Given how potentially transformative the Tory schools policy could be, it’s surprising it hasn’t attracted more enemies. But in school policy, silence is deceptive. The enemies of reform tend to operate under the radar. Local authorities, whose grip over state education is threatened, will lobby their local MP. It’s crucial to understand here that Tory councils are just as bad. They fought Kenneth Baker’s plans for direct grant (i.e. quasi-independent) schools with as much energy as Labour councils did. And already, you can hear Tory MPs voicing questions about the Gove “Swedish schools” policy – and they join a harder Labour critique. I thought I’d run through a few here.
1. That Sweden is a tiny country with very different dynamics, and what works in Scandi wonderland won’t work in Sunderland. The Swedish school policy was carried out at a grassroots level, not a local or national level. The state simply gave communities the right to set up a new school with minimum restrictions – and, at the time, didn’t think anyone would really do it. The communities responded. There is no national template to fit one country or another, the only factor is how dissastified communities are with their school.
2. Existing schools have a tough enough job as it is without losing pupils to new entrants. Yes, and we have to ask whose side the government should be on: that of the parents, or the local authorities who fear competition? The pupil-teacher ratio in England has remained broadly the same since 1979 – if new schools are set up then the smaller class sizes would be no bad thing.
3. Unpopular schools would close. Yes, if parents judge them of inferior quality. We have to remember that schools in England are falling already. The number of pupils is falling (4.14m in 1997, 3.8m now) and the current bureaucratic system reduces the number of schools in line with this.
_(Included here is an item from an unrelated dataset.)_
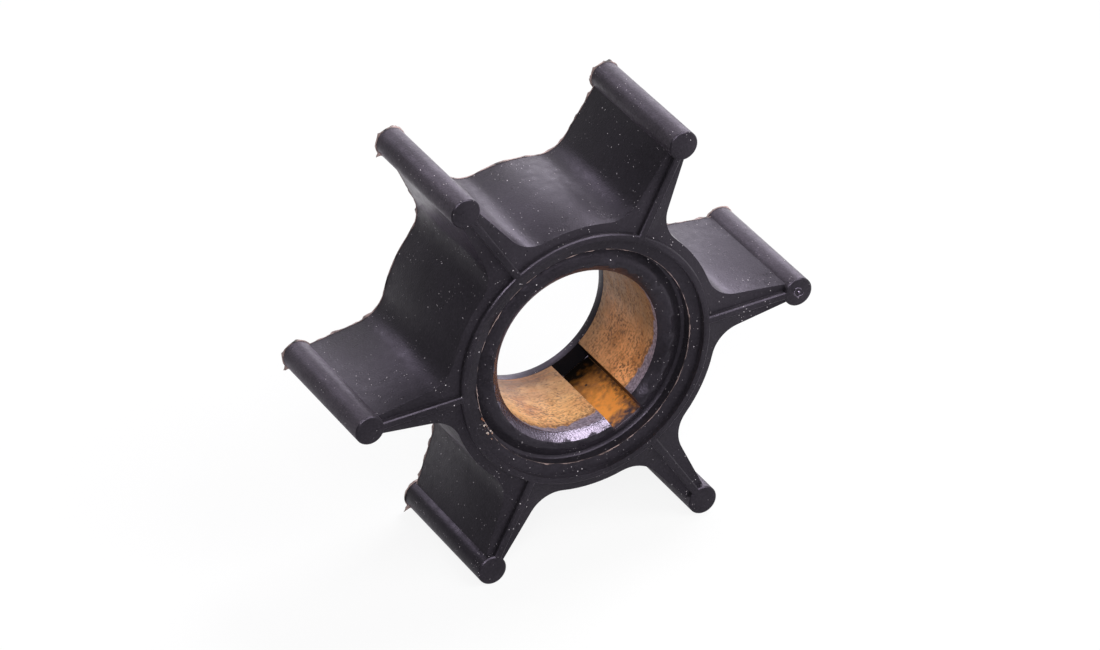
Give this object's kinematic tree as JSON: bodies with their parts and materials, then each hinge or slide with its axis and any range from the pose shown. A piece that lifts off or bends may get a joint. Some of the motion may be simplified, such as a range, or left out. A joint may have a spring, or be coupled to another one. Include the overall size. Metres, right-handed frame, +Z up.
{
  "type": "rubber pump impeller",
  "caption": "Flexible rubber vane impeller for a water pump, moulded round a bronze bush with a keyed shaft bore.",
  "frame": {"origin": "on the shaft axis at the middle of the width", "axes": "Y is the shaft axis, with the front end face towards -Y; +Z up; one vane points along +X, and the impeller stands on the two vanes that point down"},
  "size_m": [0.057, 0.0186, 0.0498],
  "materials": {
    "rubber": "moulded, satin, dusty",
    "bronze": "machined, tarnished"
  },
  "bodies": {
    "root": {"rubber_impeller": "rubber", "bronze_bush": "bronze"}
  },
  "joints": []
}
The cull of schools is exacerbated by a bureaucratic trend to shepherd kids into sprawing Grange Hill-style secondaries (average school roll has jumped from 861 to 974 under Labour), all the time keeping the pupil-teacher ratio around 16. This is not good for teachers, not good for schools, not good for the education sector in England in general. The Swedish system saw a proliferation of new schools, with perhaps a couple of hundred kids in them, multiplying job opportunities for teachers and choice for parents. If this were to happen in England the only people it would upset would be the bureaucratic planners.
Now, the next bit I’d like to take from Polly Toynbee’s article in yesterday’s Guardian. Labour hasn’t quite worked out how to attack Michael Gove’s ‘Swedish schools’ policy. So one should pay attention to her on the subject because her critique is by far the most advanced.
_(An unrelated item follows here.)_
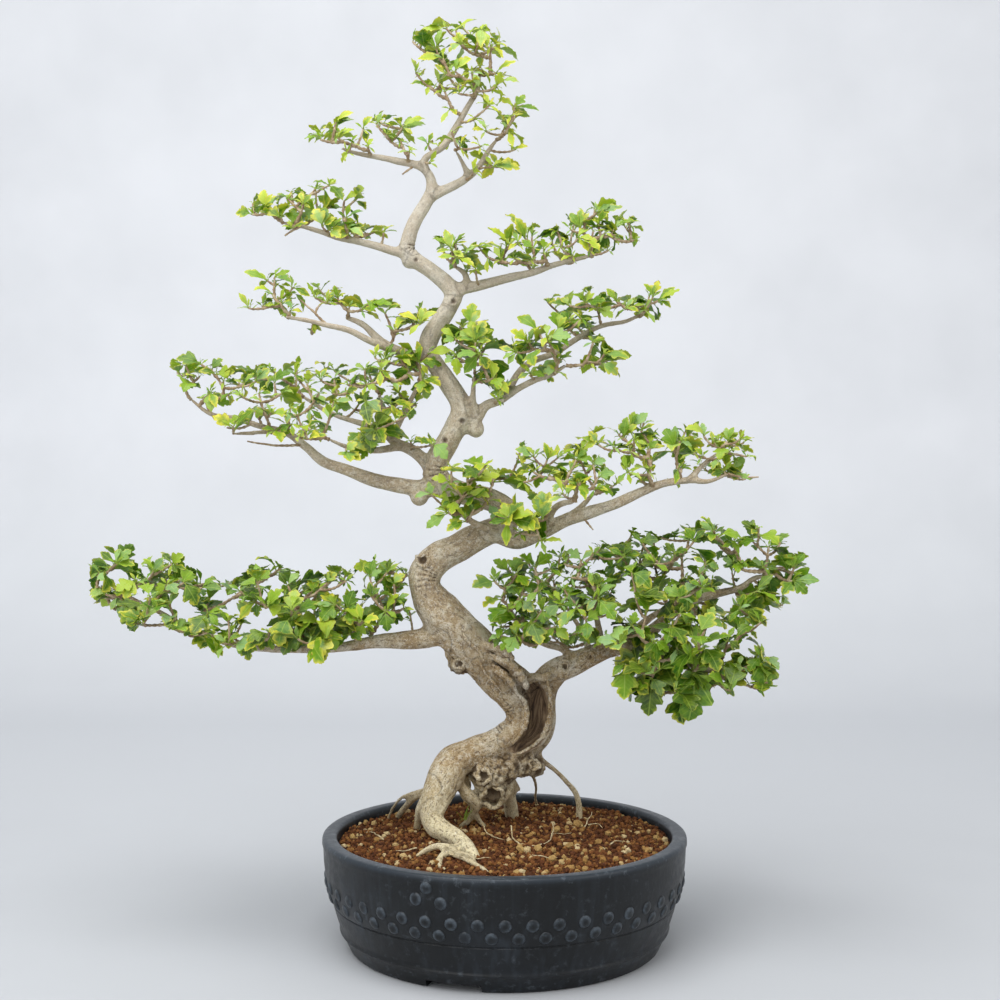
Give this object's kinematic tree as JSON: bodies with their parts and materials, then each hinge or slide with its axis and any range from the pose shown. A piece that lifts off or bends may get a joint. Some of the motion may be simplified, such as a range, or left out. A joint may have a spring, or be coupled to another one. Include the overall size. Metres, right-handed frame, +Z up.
{
  "type": "rose of sharon bonsai",
  "caption": "Informal upright flowering bonsai with a bent double trunk, stepped leafy branches and surface roots, in a round studded plastic drum pot with soil",
  "frame": {"origin": "middle of the bounding box's base, on the surface that the pot stands on", "axes": "+Z up along the trunk, +X to the viewer's right along the long branches, -Y towards the viewer"},
  "size_m": [0.8548, 0.424, 1.0709],
  "materials": {
    "pot": "dark blue-grey moulded plastic with a flat lip, two rows of round studs and chalky scuffs",
    "soil": "loose red-brown clay granules with tan and cream bits",
    "wood": "pale grey-tan wrinkled bark, cream at the roots, dark in the hollow",
    "leaf": "thin matt green leaf blades with yellow-green margins and brown tips"
  },
  "bodies": {
    "root": {"pot": "pot", "soil": "soil", "trunk": "wood", "spray_leader_tip": "leaf", "spray_leader_left": "leaf", "spray_leader_right": "leaf", "spray_top_right": "leaf", "spray_top_front": "leaf", "spray_top_left_tip": "leaf", "spray_top_left_mid": "leaf", "spray_crown_left_tip": "leaf", "spray_crown_left_mid": "leaf", "spray_crown_shoot": "leaf", "spray_crown_right_near": "leaf", "spray_crown_right_mid": "leaf", "spray_crown_right_tip": "leaf", "spray_up_left_tip": "leaf", "spray_up_left_mid": "leaf", "spray_up_right_shoot": "leaf", "spray_up_right_near": "leaf", "spray_up_right_mid": "leaf", "spray_up_right_high": "leaf", "spray_up_right_tip": "leaf", "spray_left_tip": "leaf", "spray_left_low": "leaf", "spray_left_back": "leaf", "spray_left_front": "leaf", "spray_left_high": "leaf", "spray_left_inner": "leaf", "spray_left_under": "leaf", "spray_waist_front": "leaf", "spray_waist_rosette": "leaf", "spray_waist_near": "leaf", "spray_waist_stub": "leaf", "spray_waist_back": "leaf", "spray_waist_mid": "leaf", "spray_waist_outer": "leaf", "spray_waist_tip": "leaf", "spray_low_tip": "leaf", "spray_low_outer": "leaf", "spray_low_outer_front": "leaf", "spray_low_back": "leaf", "spray_low_front": "leaf", "spray_low_hanging": "leaf", "spray_low_inner_back": "leaf", "spray_low_inner_front": "leaf", "spray_low_near": "leaf", "spray_right_inner": "leaf", "spray_right_rear": "leaf", "spray_right_up": "leaf", "spray_right_back": "leaf", "spray_right_hanging": "leaf", "spray_right_hanging_outer": "leaf", "spray_right_front": "leaf", "spray_right_high": "leaf", "spray_right_far_back": "leaf", "spray_right_outer": "leaf", "spray_right_tip": "leaf", "spray_right_low_tip": "leaf"}
  },
  "joints": []
}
4. “Their flagship plan to introduce private schools into the state system follows a scheme introduced by Swedish conservatives in the mid-1990s, allowing parents or private providers to start a school, commanding funding from the local authority – regardless of whether new places are required.”
Note this idea of whether “new places are required” – required by whom? UK demographics means fewer kids each year. Bureaucrats dislike opening new schools if there are places to fill in bad ones. The concept of places being “required” is responsibe for the school cull (which has been happening since the 1970. In 1979 there were 4,170 more primaries and 1,300 more secondaries than there are today). Anyway, back to Toynbee.
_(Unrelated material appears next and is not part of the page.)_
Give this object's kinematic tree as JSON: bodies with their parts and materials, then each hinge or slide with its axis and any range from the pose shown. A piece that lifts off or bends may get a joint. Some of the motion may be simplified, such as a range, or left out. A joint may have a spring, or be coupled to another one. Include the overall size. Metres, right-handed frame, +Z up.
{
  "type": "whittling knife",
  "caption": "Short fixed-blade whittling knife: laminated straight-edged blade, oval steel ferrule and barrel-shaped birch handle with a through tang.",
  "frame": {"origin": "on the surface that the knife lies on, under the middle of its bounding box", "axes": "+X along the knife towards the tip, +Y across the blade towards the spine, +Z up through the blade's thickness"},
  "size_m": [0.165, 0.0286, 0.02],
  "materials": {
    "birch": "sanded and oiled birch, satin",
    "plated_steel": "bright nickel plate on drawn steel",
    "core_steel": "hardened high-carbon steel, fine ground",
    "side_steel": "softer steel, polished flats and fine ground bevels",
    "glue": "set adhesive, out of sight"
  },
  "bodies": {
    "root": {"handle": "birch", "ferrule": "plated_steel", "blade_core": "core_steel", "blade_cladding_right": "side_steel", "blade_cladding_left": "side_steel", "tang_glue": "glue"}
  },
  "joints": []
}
5. “In Sweden small pockets of middle class schools sprang up, at high cost, breaking the even class mix in existing schools. When I interviewed the Swedish education minister, I found the current conservative government not keen to extend the scheme, regarding it as essentially irrelevant.”
This gives the impression that the Swedish “free schools” (as they are known) were a small middle-class experiment, now defunct. In fact these independent schools are so popular that while they accounted for less than 1.5% of the sector in 1992 they now educate 9% of primary pupils and 17% of upper secondary schools. It is hard to see how such a share could be regarded as “essentially irrelevant”. The sector is large, and growing. And, crucially, it is doing so with very little input from any minister. There is an independent licensing body which grants approvals, and hears (and usually dismisses) complaints from local authorities who fear competition. The Swedish definition of socialism is being on the side of the small people who want their kids educated well – as opposed to the government bureaucracy.
6. That the new schools have come “at high cost”. The schools were, at first, given 85% of what it cost local authorities to educate kids. Now it’s the same – not a penny more. As the above graphs show in Britain, the state-run sector handles contraction very well. It’s being doing nothing else for at least three decades.
We’re in the lucky position with Sweden where we don’t need to rely on anecdotage or interviews. It’s paradise for academics who want to study the effect of school choice – years of data, hundreds of thousands of pupils whose cases we can examine. There are books and studies detailing how these new “free schools” tend to pop up where the quality of education was lowest (and, ergo, dissatisfaction was highest). As to who benefits, studies suggest that it’s the immigrants in Sweden – not the middle classes – who have fared the best.
So the Tories are very well prepared for a debate about education. The facts, figures, precedent and potential are all there. This at the centre of the social mobility debate, it’s the most radical policy David Cameron has and I hope it’s one that will be aired a lot more during the party conference season.